Unfortunately, I ran short of compost and did not have enough of my own creation. I need to amend several of my garden beds so I bit the bullet and purchased a yard of it from a local landscaping company. This is not created with municipal sewage waste as many commercial grade compost are (I verified the source prior to purchase) but is made with chipped wood, leaves, rotting hay and agriculture sourced manure. In my opinion, it was not aged long enough as the percentage of finished compost is 45% to uncomposted wood chips is 55%. Fortunately I have a shaker sieve to separate it. On the upside, I have plenty of mulch for my trees and flower beds. Not what I wanted but it is what I have.

If the readers are not aware of it, but if you were to use this compost straight in your garden bed, you would likely find your plants would not thrive as the decomposition process of the wood chunks would rob your soil of nitrogen.

I shake my own finished compost but NEVER get this much unfinished product.

I had to thin out my French Breakfast Radishes this morning and even though they are not yet finished, they are very tasty!

by Sufficient_Praline79

8 Comments

  1. bustadope

    I work with commercial composters, and you should know that there are many compost specifications out there that desire that mulchy texture – topdressing by landscapers, highway and roadside mulching for weed maintenance and fire risk management, orchards, etc.
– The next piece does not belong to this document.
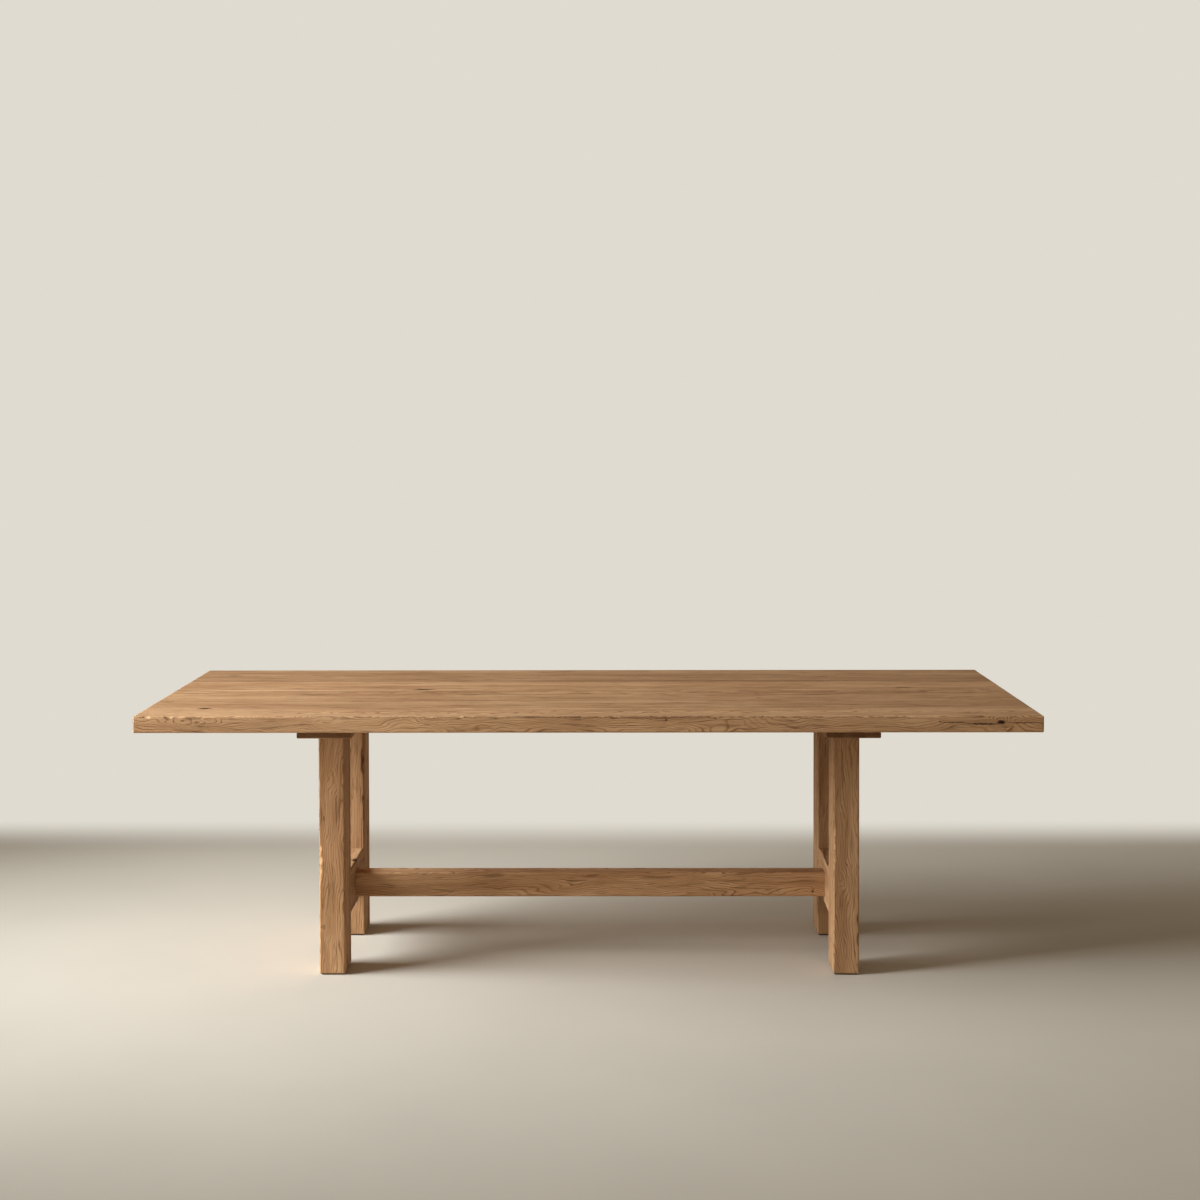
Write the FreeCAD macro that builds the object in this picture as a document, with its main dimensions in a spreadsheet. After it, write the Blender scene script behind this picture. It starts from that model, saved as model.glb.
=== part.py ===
import FreeCAD, Part
import os
import re
import Sketcher

# Trestle dining table in solid oak.
#
# The top is six boards of unequal width, edge glued over loose tongues.  It stands on
# two trestles.  Each trestle is a top cleat, two posts and a cross rail, joined with
# stub tenons, and one low stretcher runs between the two cross rails.  The stretcher is
# pulled home by a bolt and a barrel nut at each end, so that the table comes apart, and
# the cleats hold the top with screws in slots that let it move across the grain.
#
# Frame: origin on the floor under the middle of the table, +X along the length,
# +Y to the back, +Z up.  All sizes are in millimetres.

SIZES = [
    # name, value, what it measures
    ("table_length", 2440, "top, end to end"),
    ("table_width", 915, "top, front to back; the back board takes what the others leave"),
    ("table_height", 760, "floor to the upper face of the top"),
    ("top_thickness", 45, "top boards"),
    ("board_1_width", 146, "front board"),
    ("board_2_width", 122, "second board"),
    ("board_3_width", 197, "third board"),
    ("board_4_width", 188, "fourth board"),
    ("board_5_width", 131, "fifth board"),
    ("top_arris", 2, "easing round the outer edges of the top"),
    ("tongue_thickness", 8, "loose tongue between two boards"),
    ("tongue_reach", 14, "depth of a tongue in each board"),
    ("tongue_stop", 70, "end of the table to the end of a tongue"),
    ("tongue_slack", 0.15, "tongue to groove, each face"),
    ("tongue_end_gap", 1, "tongue to the bottom and the ends of its groove"),
    ("trestle_inset", 465, "end of the table to the outer faces of the posts"),
    ("post_inset", 203, "long edge of the table to the nearest faces of the posts"),
    ("post_width", 72, "post along the table"),
    ("post_depth", 118, "post across the table"),
    ("cleat_thickness", 45, "top cleat"),
    ("cleat_outer_overhang", 56, "cleat past the posts, towards the end of the table"),
    ("cleat_inner_overhang", 26, "cleat past the posts, towards the middle"),
    ("cleat_end_inset", 171, "long edge of the table to the end of a cleat"),
    ("rail_thickness", 68, "cross rail along the table"),
    ("rail_height", 126, "cross rail, lower to upper edge"),
    ("rail_bottom", 140, "floor to the lower edge of the cross rail"),
    ("stretcher_thickness", 58, "stretcher across the table"),
    ("stretcher_height", 71, "stretcher, lower to upper edge"),
    ("stretcher_rise", 21.5, "lower edge of the cross rail to that of the stretcher"),
    ("trestle_arris", 2, "easing on the long edges of cleats, posts, rails and stretcher"),
    ("pad_thickness", 3, "felt pad under a post"),
    ("pad_inset", 4, "face of the post to the edge of its pad"),
    ("pad_corner", 3, "cut corners of a pad"),
    ("tenon_thickness", 24, "post and rail tenons, along the table"),
    ("post_tenon_length", 30, "post tenon into the cleat"),
    ("post_tenon_shoulder", 16, "shoulder at each end of a post tenon"),
    ("rail_tenon_length", 60, "rail tenon into the post"),
    ("rail_tenon_shoulder", 18, "shoulder above and below a rail tenon"),
    ("stretcher_tenon_length", 30, "stretcher tenon into the cross rail"),
    ("stretcher_tenon_cheek", 16, "shoulder on each side of a stretcher tenon"),
    ("stretcher_tenon_shoulder", 15, "shoulder above and below a stretcher tenon"),
    ("mortise_slack", 0.15, "tenon to mortise, each face"),
    ("mortise_end_gap", 2, "end of a tenon to the bottom of its mortise"),
    ("bolt_diameter", 10, "stretcher bolt"),
    ("bolt_head_diameter", 16, "socket head"),
    ("bolt_head_height", 10, "socket head"),
    ("bolt_socket_width", 8, "hexagon socket across its flats"),
    ("bolt_socket_depth", 5, "hexagon socket"),
    ("bolt_point", 1, "chamfer on the tip of the bolt"),
    ("bolt_overrun", 2, "tip of the bolt past the barrel nut"),
    ("bolt_hole_slack", 0.5, "bolt to its hole in the wood, all round"),
    ("bolt_hole_gap", 4, "tip of the bolt to the bottom of its hole"),
    ("bolt_recess_diameter", 26, "counterbore for the bolt head"),
    ("bolt_recess_depth", 14, "counterbore for the bolt head"),
    ("bolt_washer_diameter", 22, "washer under the bolt head"),
    ("bolt_washer_thickness", 2, "washer under the bolt head"),
    ("thread_slack", 0.1, "bolt to the barrel nut and to its washer, all round"),
    ("barrel_diameter", 16, "barrel nut"),
    ("barrel_length", 24, "barrel nut, end to end"),
    ("barrel_setback", 34, "shoulder of the stretcher to the axis of the barrel nut"),
    ("barrel_slack", 0.15, "barrel nut to its hole, all round"),
    ("barrel_slot_width", 2, "screwdriver slot in the barrel nut"),
    ("barrel_slot_depth", 2, "screwdriver slot in the barrel nut"),
    ("screw_diameter", 6, "screw through the cleat into the top"),
    ("screw_length", 60, "screw below its head"),
    ("screw_point", 6, "tapered end of the screw"),
    ("screw_head_diameter", 12, "pan head"),
    ("screw_head_height", 4, "pan head"),
    ("screw_drive_width", 3, "square drive in the head"),
    ("screw_drive_depth", 2, "square drive in the head"),
    ("screw_slack", 0.1, "screw to its pilot hole and washer, all round"),
    ("screw_tip_gap", 2, "tip of the screw to the bottom of its pilot hole"),
    ("screw_washer_diameter", 18, "washer under the screw head"),
    ("screw_washer_thickness", 1.6, "washer under the screw head"),
    ("screw_recess_depth", 14, "recess in the cleat for washer and head"),
    ("screw_recess_slack", 1, "washer to its recess, all round"),
    ("screw_hole_slack", 0.5, "screw to the sides of its hole in the cleat"),
    ("screw_travel", 8, "movement that a slotted hole leaves across the grain"),
    ("screw_end_distance", 46.5, "end of the cleat to its outermost screws"),
]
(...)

If you want the fine compost that you sifted, it’s a more expensive product to make on the composter side of things because it requires a finer sieve on the trommel screen, which yields less compost product overall. I agree that woody material is not ideal for a vegetable bed due to c:n ratio and lignin content locking up nitrogen, but row crop farmers might not be that composters primary market. All to say, the woody content is not a factor of compost quality, but of composting process, and that woody content is desirable by many end markets. Honestly that compost looks really good, and that composter would go out of business if they waited for all the wood particles to decompose before selling their product. It’s more likely they screen to 3/8ths minus, and reincorporate the overs into the next compost pile, and sell the “fines” as their compost. If you’re willing to sift as you shown, you’re getting the best of both worlds – compost fines along with composted mulch (there is no better type of mulch out there). As for whether it compost is aged enough, a cucumber bioassay, a CO2 evolution test, and a biological pathogens test is applied to determine if the material is sufficiently decomposed, and those tests can be requested by the consumer (at least in my state, they are required).

  2. rjewell40

    What type of motor do you have on your screen?

    Very cool setup!!!

  3. smith4jones

    An old urban legend that was put to bed some time back by the RHS.
    It Doesn’t rob the nitrogen, it stores it and is accessible by the mycelium that work along side plant roots, it also stops it being washed out by doing this.

  4. Cathode_Ray_Sunshine

    My goodness people overthink things in this sub. The point of compost is to increase soil organic matter. If you keep screening out the big stuff and only turning in the fines, you’re going to have to keep applying compost forever. All that big stuff is a great source of slow-release carbon, and a great habitat for mycorrhizal fungi to get to work doing the long-term work of actually improving your soil. If you’re really worried about the (marginal) effect of nitrogen scavenging, apply some seaweed or carp fertiliser as you turn it in as an initial nitrogen bump, then let it lie and become self-sustaining in the long run.

    You need a well-rounded subsoil ecosystem for real soil health. Nitrogen *and* carbon. Turning in only the fines is like giving your soil an energy drink when what it really needs is a steak dinner.